Since then, I’ve been thinking a lot about beauty for ashes and what it means. At first, I held onto it like a lifeline, repeating it like a mantra, trying desperately to find hope and peace in it.

Then, I became overwhelmed with sadness and amongst that, a lot of frustration and anger towards God for not delivering on this beauty.

Today I’ve been thinking about how ashes by definition mean that something has burned out, has died, and maybe that’s what I need to happen for beauty to come out of this shitty situation. I don’t know how I feel about this idea, because as painful as it is to be where I am at the moment, I don’t know if I can bear to let him go yet.

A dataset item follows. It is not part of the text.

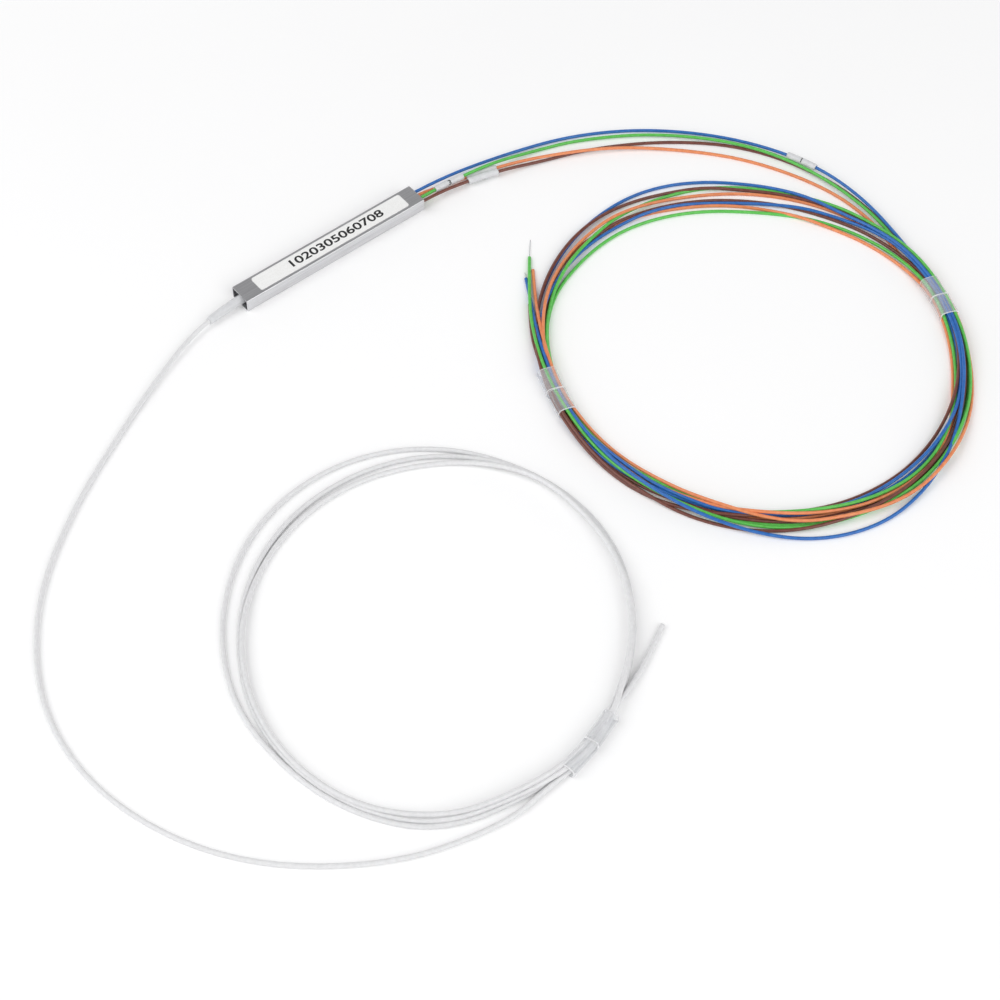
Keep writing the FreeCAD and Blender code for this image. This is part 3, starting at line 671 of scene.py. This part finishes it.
def printed_sleeve(name, body, line, middle, diameter, facing):
    """Figures printed round a sleeve, reading along it. facing is where round the tube they are."""
    mesh = text_mesh(body, FIGURE_HEIGHT, FIGURE_WEIGHT)
    shape = bmesh.new()
    shape.from_mesh(mesh)
    bpy.data.meshes.remove(mesh)
    bmesh.ops.triangulate(shape, faces=shape.faces)
    bmesh.ops.subdivide_edges(shape, edges=shape.edges, cuts=2, use_grid_fill=True)
    lift = diameter / 2 * FIGURE_LIFT
    probe = 0.0001
    for vertex in shape.verts:
        here, _, side, up = stations(line, middle + vertex.co.x, probe, 2)[0]
        turn = facing + vertex.co.y / lift
        vertex.co = here + side * (lift * math.cos(turn)) + up * (lift * math.sin(turn))
    vertices = [vertex.co.copy() for vertex in shape.verts]
    faces = [[vertex.index for vertex in face.verts] for face in shape.faces]
    shape.free()
    return mesh_piece(name, vertices, faces, "sleeve_white", print_ink, smooth=False)


TIP_STEPS = 8
TIP_LEAN = 0.03
TIP_CLOSED = 0.05


def bare_tip(name, line, length):
    """Coated fibre that stands out of a tube's cut end, a little bent."""
    step_back = 1e-5
    middle, along, side, up = stations(line, line_length(line) - step_back, step_back, 2)[1]
    sections = []
    for k in range(TIP_STEPS + 1):
        share = k / TIP_STEPS
        place = middle + along * (length * share) + side * (TIP_LEAN * length * share**2)
        sections.append(((place, along, side, up), FIBRE_DIAMETER / 2))
    ends = [(sections[k][0], FIBRE_DIAMETER * TIP_CLOSED) for k in (-1, 0)]
    return lathe_along(name, sections + ends, "fibre_coating", segments=12)


# Lengths of the bare fibre tips, places of the marker sleeves along their tubes, and where round
# the tube their figures face in degrees
BARE_TIPS = {1: 0.0022, 3: 0.0069}
CUT_ENDS = (0, 2, 4)
SLEEVE_WALL = 0.0003
MARKER_LENGTH = 0.0092
MARKER_DIAMETER = 0.0019
MARKER_STARTS = {1: 0.1186, 2: 0.0206, 3: 0.0099, 4: 0.0195}
MARKER_FACINGS = {1: 55, 2: 150, 3: 48, 4: -60}
INPUT_SLEEVE_START = 0.0052
INPUT_SLEEVE_LENGTH = 0.0124
INPUT_SLEEVE_TAPER = 0.2
INPUT_SLEEVE_DIAMETER = 0.0027

on_tube = {port: [] for port in tubes}
for port, start in MARKER_STARTS.items():
    marker = sleeve(
        f"marker_{port}", lines[port], start, MARKER_LENGTH, MARKER_DIAMETER, SLEEVE_WALL
    )
    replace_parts(marker, f"marker_sleeve_{port}")
    figure = printed_sleeve(
        f"marker_{port}_figure", str(port), lines[port], start + MARKER_LENGTH / 2, MARKER_DIAMETER,
        math.radians(MARKER_FACINGS[port]),
    )
    on_tube[port] += [marker, figure]
input_marker = sleeve(
    "input_marker", lines[0], INPUT_SLEEVE_START, INPUT_SLEEVE_LENGTH, INPUT_SLEEVE_DIAMETER,
    SLEEVE_WALL, INPUT_SLEEVE_TAPER,
)
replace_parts(input_marker, "input_sleeve")
on_tube[0].append(input_marker)

for port, tube in tubes.items():
    slot_name = "tube_white" if port == 0 else f"tube_{COLOURS[port]}"
    piece(tube, slot_name)
    if port in CUT_ENDS:
        on_tube[port] += cut_end(f"tube_{port}_end", lines[port], DIAMETERS[port], slot_name)
    if port == 0:
        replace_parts(tube, "input_lead", "input_coil", "input_tail")
    else:
        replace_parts(tube, f"output_{port}_lead", f"output_{port}_tail", "output_coil")
for port, length in BARE_TIPS.items():
    tip = bare_tip(f"output_{port}_fibre_tip", lines[port], length)
    on_tube[port].append(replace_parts(tip, f"output_{port}_bare_tip"))

# ---- Wraps round the coils ----------------------------------------------------------------

# The two parts of a wrap: side of its middle, turn in degrees and shift outwards
WRAP_PARTS = ((-1, 2.5, 0.0001), (1, -1.5, -0.0001))
WRAP_BEND_RADIUS = 0.054
WRAP_GAP = 0.00012

# Section of a part: a rounded rectangle, rounder as the exponent nears 1, with this many corners
WRAP_EXPONENT = 0.62
WRAP_SEGMENTS = 48

# Rows of a part: place along it, size against the outer size, and how many walls further in. It
# waists in a little at the middle. The faces from each rim row to the next row are its thick rims,
# whiter and less clear than the film: partly the film seen edge-on, partly painted highlight.
WRAP_ROWS = (
    (-1.0, 0.97, 0), (-0.955, 1.0, 0), (-0.5, 0.985, 0), (0.0, 0.98, 0), (0.5, 0.985, 0),
    (0.955, 1.0, 0), (1.0, 0.97, 0), (1.0, 1.0, 1), (0.0, 0.98, 1), (-1.0, 1.0, 1),
)
WRAP_RIM_ROWS = (0, 5, 6, 9)


def wrap_ring(name, bend, facing, side, turn, shift, width, height, length):
    """One of the two short lengths of clear tube of a wrap, straight, with thick open ends whose rims
    carry partly painted highlight.
    """
    run = side * length / 4
    heading = facing + run / WRAP_BEND_RADIUS
    middle = bend + Vector((math.cos(heading), math.sin(heading), 0)) * (WRAP_BEND_RADIUS + shift)
    turned = heading + math.radians(turn)
    outward = Vector((math.cos(turned), math.sin(turned), 0))
    along = Vector((-math.sin(turned), math.cos(turned), 0))
    half_length = length / 4 - WRAP_GAP / 2
    vertices = []
    for place, size, inner in WRAP_ROWS:
        half_width = width / 2 * size - WRAP_WALL * inner
        half_height = height / 2 * size - WRAP_WALL * inner
        for k in range(WRAP_SEGMENTS):
            angle = 2 * math.pi * k / WRAP_SEGMENTS
            cos, sin = math.cos(angle), math.sin(angle)
            out = half_width * math.copysign(abs(cos) ** WRAP_EXPONENT, cos)
            rise = half_height * math.copysign(abs(sin) ** WRAP_EXPONENT, sin)
            point = middle + outward * out + along * (place * half_length)
            vertices.append((point.x, point.y, height / 2 + rise))
    made = mesh_piece(name, vertices, ring_faces(len(WRAP_ROWS), WRAP_SEGMENTS), "clear_wrap")
    # The rims get the whiter material, which is partly painted highlight.
    made.data.materials.append(materials["wrap_rim_highlight"])
    for face in made.data.polygons:
        if face.index // WRAP_SEGMENTS in WRAP_RIM_ROWS:
            face.material_index = 1
    return made


def wrap(name, centre, angle, distance, skew, width, height, length):
    """Two short lengths of clear tube side by side round a bundle, a little askew to each other."""
    place = math.radians(angle)
    facing = math.radians(angle + skew)
    middle = centre + Vector((math.cos(place), math.sin(place), 0)) * distance
    bend = middle - Vector((math.cos(facing), math.sin(facing), 0)) * WRAP_BEND_RADIUS
    for index, (side, turn, shift) in enumerate(WRAP_PARTS):
        made = wrap_ring(
            f"{name}_part_{index + 1}", bend, facing, side, turn, shift, width, height, length
        )
        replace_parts(made, name)


for wrap_name, wrap_shape in WRAPS.items():
    wrap(wrap_name, **wrap_shape)

# ---- Print on the label -------------------------------------------------------------------

LABEL_FIGURES = "1020305060708"
LABEL_FIGURE_HEIGHT = 0.0028
LABEL_FIGURE_WEIGHT = 0.02
LABEL_PRINT_LENGTH = 0.031
LABEL_PRINT_SHIFT = 0.0016
LABEL_PRINT_LIFT = 0.00001

low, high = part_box("label")
print_x = (low[0] + high[0]) / 2 + LABEL_PRINT_SHIFT
print_y = (low[1] + high[1]) / 2
print_z = high[2] + LABEL_PRINT_LIFT
figures = text_mesh(LABEL_FIGURES, LABEL_FIGURE_HEIGHT, LABEL_FIGURE_WEIGHT)
places_x = [vertex.co.x for vertex in figures.vertices]
stretch = LABEL_PRINT_LENGTH / (max(places_x) - min(places_x))
mesh_piece(
    "label_print",
    [(print_x + v.co.x * stretch, print_y + v.co.y, print_z) for v in figures.vertices],
    [list(face.vertices) for face in figures.polygons],
    "label_paper", print_ink, smooth=False,
)

# ---- Floor, light and background ----------------------------------------------------------

FLOOR_HALF = 1.5
FLOOR_GLOW = 0.07
FLOOR_GLOW_START = 0.25
FLOOR_FAR_GLOW = 0.7
FLOOR_CORNERS = ((-1, -1), (1, -1), (1, 1), (-1, 1))

# The sky is white up to one height and reaches its grey at another, as shares of straight up.
SKY_WHITE_BELOW = 0.1
SKY_GREY_ABOVE = 0.75
SKY_GREY = (0.3, 0.3, 0.305, 1)
WHITE = (1, 1, 1, 1)

# Lights: place, size and power in watts
LIGHTS = {"key": ((-0.75, 0.3, 1.0), 1.0, 7.5), "fill": ((0.1, -1.1, 0.95), 1.0, 7.5)}


def glow(material):
    """Makes the floor a little brighter than the lamps do, so that it is white and still takes the
    object's shadow. Only the camera, mirrors and clear plastic see that. The lamps reach the floor
    less away from the object, and the glow grows there to make up for it."""
    nodes = material.node_tree.nodes
    links = material.node_tree.links
    rays = nodes.new("ShaderNodeLightPath")
    seen = rays.outputs["Is Camera Ray"]
    for kind in ("Is Glossy Ray", "Is Transmission Ray"):
        either = nodes.new("ShaderNodeMath")
        either.operation = "MAXIMUM"
        links.new(seen, either.inputs[0])
        links.new(rays.outputs[kind], either.inputs[1])
        seen = either.outputs["Value"]
    place = nodes.new("ShaderNodeTexCoord")
    distance = nodes.new("ShaderNodeVectorMath")
    distance.operation = "LENGTH"
    links.new(place.outputs["Object"], distance.inputs[0])
    spread = nodes.new("ShaderNodeMapRange")
    spread.inputs["From Min"].default_value = FLOOR_GLOW_START
    spread.inputs["From Max"].default_value = FLOOR_HALF
    spread.inputs["To Min"].default_value = FLOOR_GLOW
    spread.inputs["To Max"].default_value = FLOOR_FAR_GLOW
    links.new(distance.outputs["Value"], spread.inputs["Value"])
    strength = nodes.new("ShaderNodeMath")
    strength.operation = "MULTIPLY"
    links.new(seen, strength.inputs[0])
    links.new(spread.outputs["Result"], strength.inputs[1])
    shader = nodes["Principled BSDF"]
    shader.inputs["Emission Color"].default_value = WHITE
    links.new(strength.outputs["Value"], shader.inputs["Emission Strength"])


def sky():
    """A sky that is white at the horizon and grey overhead."""
    world = bpy.data.worlds.new("studio")
    bpy.context.scene.world = world
    world.use_nodes = True
    nodes = world.node_tree.nodes
    links = world.node_tree.links
    place = nodes.new("ShaderNodeTexCoord")
    split = nodes.new("ShaderNodeSeparateXYZ")
    ramp = nodes.new("ShaderNodeValToRGB")
    ramp.color_ramp.elements[0].position = SKY_WHITE_BELOW
    ramp.color_ramp.elements[0].color = WHITE
    ramp.color_ramp.elements[1].position = SKY_GREY_ABOVE
    ramp.color_ramp.elements[1].color = SKY_GREY
    links.new(place.outputs["Generated"], split.inputs["Vector"])
    links.new(split.outputs["Z"], ramp.inputs["Fac"])
    background = nodes["Background"]
    links.new(ramp.outputs["Color"], background.inputs["Color"])
    background.inputs["Strength"].default_value = 1.0


def area_light(name, place, size, power):
    """A square light that faces what the camera looks at."""
    light = bpy.data.lights.new(name, "AREA")
    light.size = size
    light.energy = power
    made = bpy.data.objects.new(name, light)
    made.location = place
    made.rotation_euler = (CAMERA_TARGET - Vector(place)).to_track_quat("-Z", "Y").to_euler()
    bpy.context.scene.collection.objects.link(made)


floor_mesh = bpy.data.meshes.new("floor")
floor_corners = [(x * FLOOR_HALF, y * FLOOR_HALF, 0) for x, y in FLOOR_CORNERS]
floor_mesh.from_pydata(floor_corners, [], [(0, 1, 2, 3)])
floor = bpy.data.objects.new("floor", floor_mesh)
bpy.context.scene.collection.objects.link(floor)
floor_material = surface(
    "floor", srgb(250, 250, 250), srgb(252, 252, 252), (6, 6, 6), (0.85, 0.95), 0.0,
    Specular_IOR_Level=0.0,
)
glow(floor_material)
floor.data.materials.append(floor_material)

sky()
for light_name, (light_place, light_size, light_power) in LIGHTS.items():
    area_light(light_name, light_place, light_size, light_power)

bpy.context.scene.view_settings.view_transform = "Standard"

also don’t know how I feel about God and Christianity in general at the moment either. I was brought up in a Christian home and I understand most of the Christian ideas but often find it hard to reconcile the Jesus and God that I think I know, with the one that the majority of people who call themselves Christians say they follow. Anyway, deconstruction is a whole other topic that will probably feature in another post but in the meantime, how can I hold as authority something that I don’t even know if I believe? Maybe I’m just so desperate for something good, a reassurance that how I’m feeling now won’t be forever. Or maybe there is something worthwhile there? I don’t know, I guess we’ll find out.